UK: Tribunal issues decision on Holiday Pay
Mr Smith worked for Pimlico Plumbers Ltd for over five years. He subsequently brought tribunal claims, including for unpaid holiday pay that had accrued over those years. He claimed that although he had been allowed to take, and had taken, holiday, he had not been paid for these.
In a Court of Justice of the European Union (CJEU) case (King v Sash Window) the Court held that workers who were denied the opportunity to take holiday can accumulate leave and carry it over to subsequent years and are entitled to payment in lieu on termination.
Mr Smith’s holiday pay claim was dismissed by the EAT because it was presented out of time. The EAT also ruled that the CJEU’s decision was not concerned with holiday that was taken but unpaid, and there was nothing to suggest that the carry-over rights in respect of holiday that is not taken applied to holiday that the worker had taken even if that had been unpaid.
Practical Point
This case provides welcome clarity that employers do not have an ongoing potential liability in relation to unpaid holiday which has been taken by workers over previous years.

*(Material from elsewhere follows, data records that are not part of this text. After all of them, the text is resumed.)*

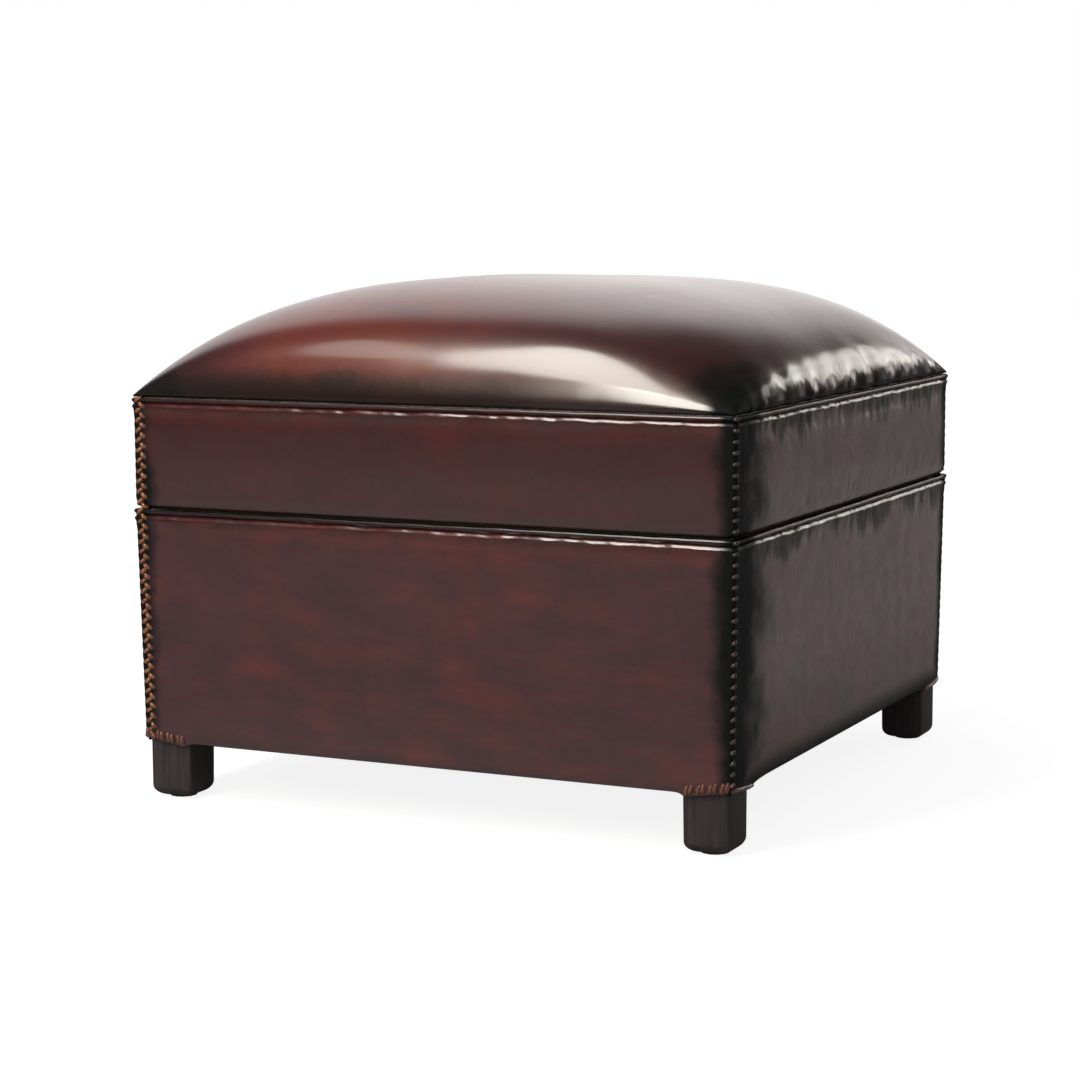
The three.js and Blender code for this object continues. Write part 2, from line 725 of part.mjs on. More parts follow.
function stuffing() {
  const crown = crownSolid(stuffingHalf, innerRimZ, innerCrown - WADDING - FIT_GAP, stuffingFootZ);
  const body = prism(rectangle(padFace), [stuffingFootZ, shoulderZ]);
  const hollow = frustum(-2 * FIT_GAP, platformFootZ, platformZ + FIT_GAP);
  return cut(joined(crown, body), hollow);
}
place("stuffing", stuffing(), hair);
place("wadding", crownShell(padFace, innerRimZ, innerCrown, WADDING), cotton);

// Dust cover, notched round the legs
function dustCover() {
  const edge = inward(face, DUST_INSET);
  const notch = inward(legInner, FIT_GAP);
  const quarter = (sx, sy) => {
    const points = [
      [sx * edge.x, sy * notch.y],
      [sx * notch.x, sy * notch.y],
      [sx * notch.x, sy * edge.y],
    ];
    return sx * sy > 0 ? points : points.reverse();
  };
  const outline = [...quarter(1, 1), ...quarter(-1, 1), ...quarter(-1, -1), ...quarter(1, -1)];
  const top = LEG_REVEAL - FIT_GAP;
  return prism(outline, [top - DUST_COVER, top]);
}
place("dust_cover", dustCover(), cambric);

export default stool;
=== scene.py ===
"""Leather footstool with a sprung, crowned seat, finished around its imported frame."""

import math
import random

import bmesh
import bpy
import numpy as np
from bpy.props import FloatProperty, FloatVectorProperty, IntProperty, PointerProperty
from mathutils import Matrix, Vector, noise


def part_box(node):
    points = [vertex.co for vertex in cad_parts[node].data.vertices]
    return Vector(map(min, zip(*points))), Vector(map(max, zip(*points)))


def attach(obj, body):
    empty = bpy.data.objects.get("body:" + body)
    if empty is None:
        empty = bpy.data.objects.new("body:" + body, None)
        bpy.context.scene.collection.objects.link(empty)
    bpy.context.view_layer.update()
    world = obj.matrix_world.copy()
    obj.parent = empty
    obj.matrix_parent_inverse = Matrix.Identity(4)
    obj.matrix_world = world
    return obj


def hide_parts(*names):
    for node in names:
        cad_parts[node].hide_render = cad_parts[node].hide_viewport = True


bl_info = {
    "name": "Leather Footstool",
    "version": (1, 0, 0),
    "blender": (4, 5, 0),
    "location": "View3D > Sidebar > Footstool",
    "description": "Finishes a hand-stitched leather footstool around its frame",
    "category": "Object",
}

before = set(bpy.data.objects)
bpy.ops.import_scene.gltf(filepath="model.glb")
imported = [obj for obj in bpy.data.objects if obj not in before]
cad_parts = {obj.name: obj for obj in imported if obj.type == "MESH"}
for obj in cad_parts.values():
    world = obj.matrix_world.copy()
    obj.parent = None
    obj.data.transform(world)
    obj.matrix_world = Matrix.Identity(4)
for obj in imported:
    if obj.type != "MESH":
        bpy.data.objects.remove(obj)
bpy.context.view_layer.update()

SIDES = ("front", "right", "back", "left")
CORNERS = ("front_right", "back_right", "back_left", "front_left")
MM = 0.001

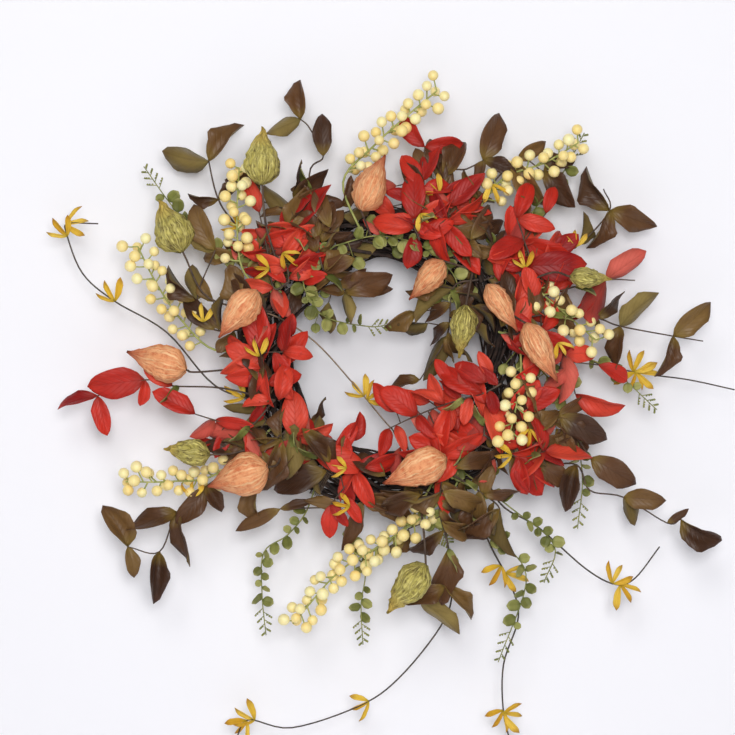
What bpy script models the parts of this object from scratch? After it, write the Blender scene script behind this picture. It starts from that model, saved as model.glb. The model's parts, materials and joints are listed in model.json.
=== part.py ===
"""Harvest door wreath: picks of foliage, berries, lantern pods, greenery and blossom vines on a twisted vine ring.

Metres, +Z up. The wreath hangs in the XZ plane with its front towards -Y and the door behind it at +Y.
The origin is where the hook bears: the top of the ring's inner edge, halfway through its thickness.
"""

import math
import random

import bmesh
import bpy
from mathutils import Matrix, Vector
from mathutils.bvhtree import BVHTree

MM = 0.001

# The ring: strands of vine twisted round one another, bound with wire.
RING_OUTER_DIAMETER = 0.310
BUNDLE_DIAMETER = 0.062
STRAND_COUNT = 4
STRAND_GAP = 0.0045
STRAND_TWISTS = 2
STRAND_STATIONS = 36
STRAND_SIDES = 5
BINDING_ANGLES = (62, 242)
BINDING_WIDTH = 0.011
BINDING_THICKNESS = 0.002
BINDING_SIDES = 12
BINDING_GAP = 0.0010

# The picks: what each kind of stem, leaf, berry and pod measures.
CLEARANCE = 0.0004
NUDGE = 0.00004
MOST_ATTEMPTS = 9
MOST_SCRAP_FACES = 6  # a union can leave scraps this small; the least leaf, petal or berry has more faces
STEM_SIDES = 4
PICK_STEM_DIAMETER = 0.0024
GREEN_STEM_DIAMETER = 0.0018
VINE_DIAMETER = 0.0020
LEAF_THICKNESS = 0.0015
LEAF_WIDTH_SHARE = {"red": 0.50, "brown": 0.42}
LEAF_ROLL = 22
BERRY_DIAMETER = 0.0125
BERRY_STALK = 0.0115
BERRY_STALK_DIAMETER = 0.0016
BERRY_SPACING = 0.0112
BERRY_SIDES = 5
BERRY_TURN = 137.5
POD_SIDES = 6
POD_WIDTH_SHARE = 0.62
POD_PROFILE = ((-0.05, 0.30), (0.12, 0.84), (0.34, 1.0), (0.60, 0.80), (0.84, 0.34), (1.0, 0.06))
GREEN_LEAF_LENGTH = 0.012
GREEN_LEAF_SPACING = 0.026
BLOSSOM_LENGTH = 0.026
BLOSSOM_PETALS = (-26, 0, 26)
BLOSSOM_PETAL_GAP = 0.0015
BLOSSOM_PETAL_WIDTH = 0.009

# Each node's material: linear colour and roughness.
MATERIALS = {
    "vine_bark": ((0.045, 0.028, 0.020), 0.85),
    "binding_wire": ((0.080, 0.060, 0.045), 0.60),
    "red_leaf": ((0.520, 0.035, 0.025), 0.55),
    "brown_leaf": ((0.105, 0.050, 0.020), 0.65),
    "cream_berry": ((0.900, 0.700, 0.300), 0.40),
    "gold_pod": ((0.350, 0.270, 0.050), 0.60),
    "peach_pod": ((0.800, 0.290, 0.150), 0.60),
    "green_leaf": ((0.160, 0.210, 0.055), 0.60),
    "yellow_blossom": ((0.700, 0.430, 0.040), 0.60),
}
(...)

Where claimants have brought their claim out of time and have sought to show it was not reasonably practicable to bring their claim in time because of ignorance of the true legal position, they have rarely succeeded. The EAT’s comments on the ‘reasonably practicable’ test in cases of deliberate concealment as to the true legal position by an employer appear to suggest that the claimant’s particular circumstances, including even their level of intelligence, will be relevant where an employer has sought deliberately to conceal the claimant’s legal rights from them. This may not be the end of the matter though as we understand that permission has now been granted for an appeal to the Court of Appeal.